What to work on -> Every line below is to be quoted exactly, with nothing added or dropped.

Data section ->

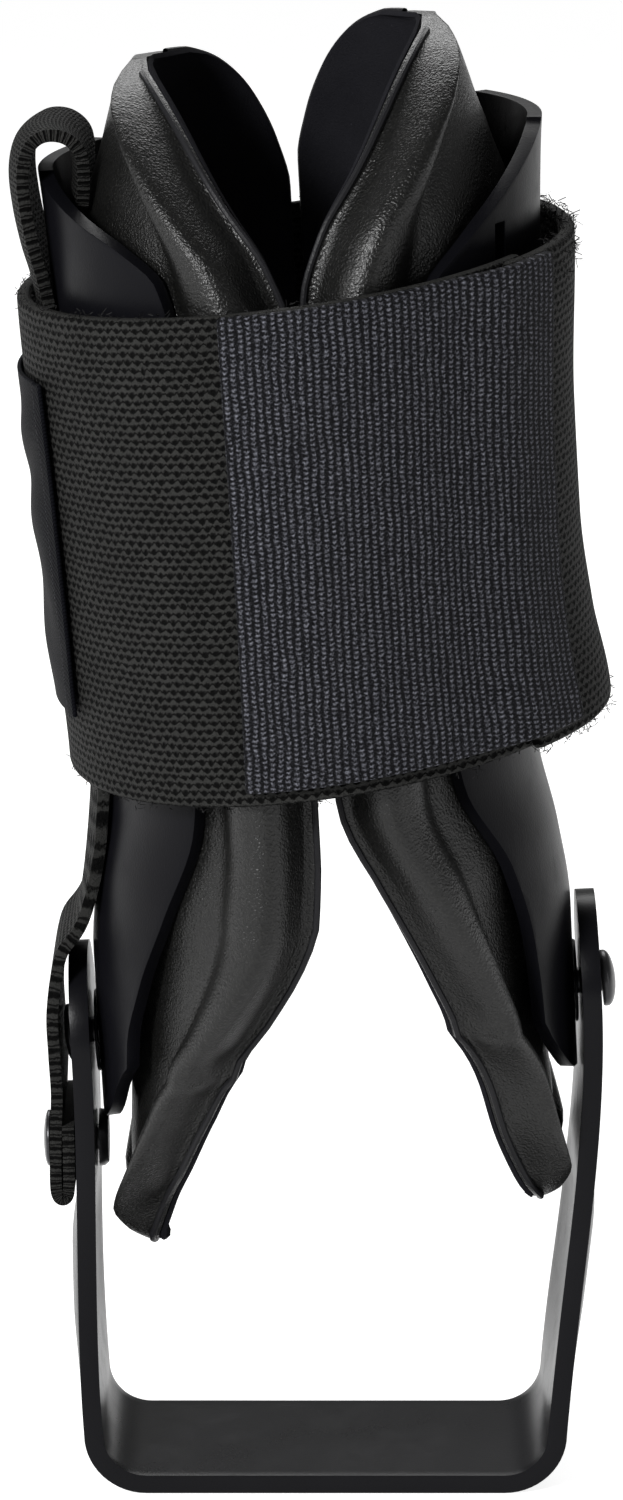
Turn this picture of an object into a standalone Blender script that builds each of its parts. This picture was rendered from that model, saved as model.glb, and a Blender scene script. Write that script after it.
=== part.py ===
"""Stirrup ankle brace: a U-shaped plastic stirrup under the heel, hinged at both ankles to two
moulded side shells with foam pads, closed round the leg by one wide strap.

Metres, +Z up, +X to the right seen from the front. The origin is under the middle of the plate.
The shells, pads and straps are drawn in the cuff's own frame, an empty midway between the hinges.
"""

import math

import bmesh
import bpy
from mathutils import Vector

# Stirrup
STIRRUP_WALL = 0.0032
BASE_WIDTH = 0.0792  # between the middles of the arms' walls, just above the fillets
BASE_DEPTH = 0.035
BASE_FILLET = 0.009  # at the middle of the wall
ARM_DEPTH = 0.030
ARM_BOW = 0.0014  # how far the middle of an arm stands outside its edges
HEAD_RADIUS = 0.0155
ARM_LEAN = math.radians(4.0)  # outwards, just above the fillets
ARM_EDGE = 0.0009

# Cuff frame and hinges
HINGE_HEIGHT = 0.082
HINGE_SHIFT = 0.0018
HINGE_SPAN = 0.0862  # between the middles of the arms' walls
CUFF_LEAN = math.radians(3.0)  # top of the cuff leans to the left
SIDE_STAGGER = 0.0023  # the left shell sits this far down and the right one this far up
HINGE_GAP = 0.0009  # between an arm and its shell

# Shells
SHELL_WALL = 0.0024
SHELL_EDGE = 0.0008
SHELL_DEPTH = 0.088  # of the oval that both shells lie on
SHELL_TOP = 0.1487  # above the hinge
SHELL_END = 0.014  # below the hinge
SHELL_WAIST = 0.0044  # how far the shells draw in above the ankle
SLOT_WIDTH = 0.003
SLOT_ABOVE = 0.005  # how far it goes past the strap's edges
SLOT_BELOW = 0.0015
SLOT_TURN = 34.0  # degrees round the oval, to the front of the outermost side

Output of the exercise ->
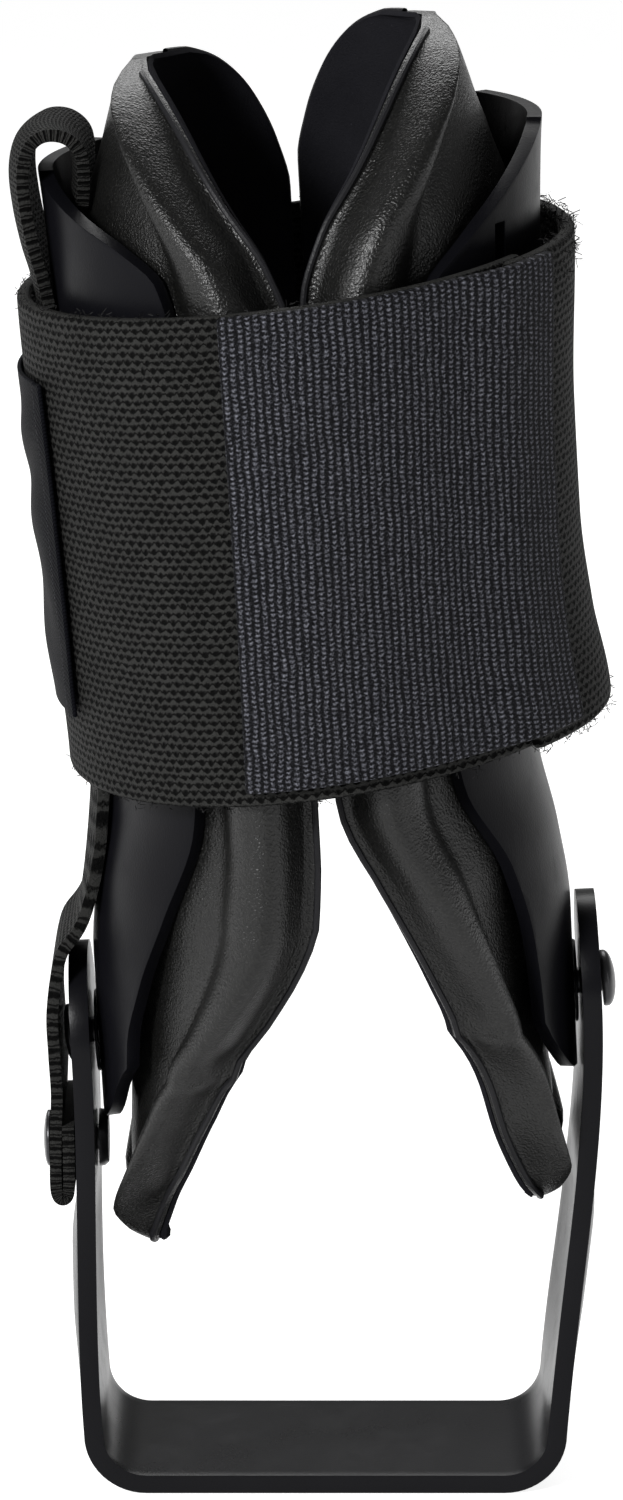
Turn this picture of an object into a standalone Blender script that builds each of its parts. This picture was rendered from that model, saved as model.glb, and a Blender scene script. Write that script after it.
=== part.py ===
"""Stirrup ankle brace: a U-shaped plastic stirrup under the heel, hinged at both ankles to two
moulded side shells with foam pads, closed round the leg by one wide strap.

Metres, +Z up, +X to the right seen from the front. The origin is under the middle of the plate.
The shells, pads and straps are drawn in the cuff's own frame, an empty midway between the hinges.
"""

import math

import bmesh
import bpy
from mathutils import Vector

# Stirrup
STIRRUP_WALL = 0.0032
BASE_WIDTH = 0.0792  # between the middles of the arms' walls, just above the fillets
BASE_DEPTH = 0.035
BASE_FILLET = 0.009  # at the middle of the wall
ARM_DEPTH = 0.030
ARM_BOW = 0.0014  # how far the middle of an arm stands outside its edges
HEAD_RADIUS = 0.0155
ARM_LEAN = math.radians(4.0)  # outwards, just above the fillets
ARM_EDGE = 0.0009

# Cuff frame and hinges
HINGE_HEIGHT = 0.082
HINGE_SHIFT = 0.0018
HINGE_SPAN = 0.0862  # between the middles of the arms' walls
CUFF_LEAN = math.radians(3.0)  # top of the cuff leans to the left
SIDE_STAGGER = 0.0023  # the left shell sits this far down and the right one this far up
HINGE_GAP = 0.0009  # between an arm and its shell

# Shells
SHELL_WALL = 0.0024
SHELL_EDGE = 0.0008
SHELL_DEPTH = 0.088  # of the oval that both shells lie on
SHELL_TOP = 0.1487  # above the hinge
SHELL_END = 0.014  # below the hinge
SHELL_WAIST = 0.0044  # how far the shells draw in above the ankle
SLOT_WIDTH = 0.003
SLOT_ABOVE = 0.005  # how far it goes past the strap's edges
SLOT_BELOW = 0.0015
SLOT_TURN = 34.0  # degrees round the oval, to the front of the outermost side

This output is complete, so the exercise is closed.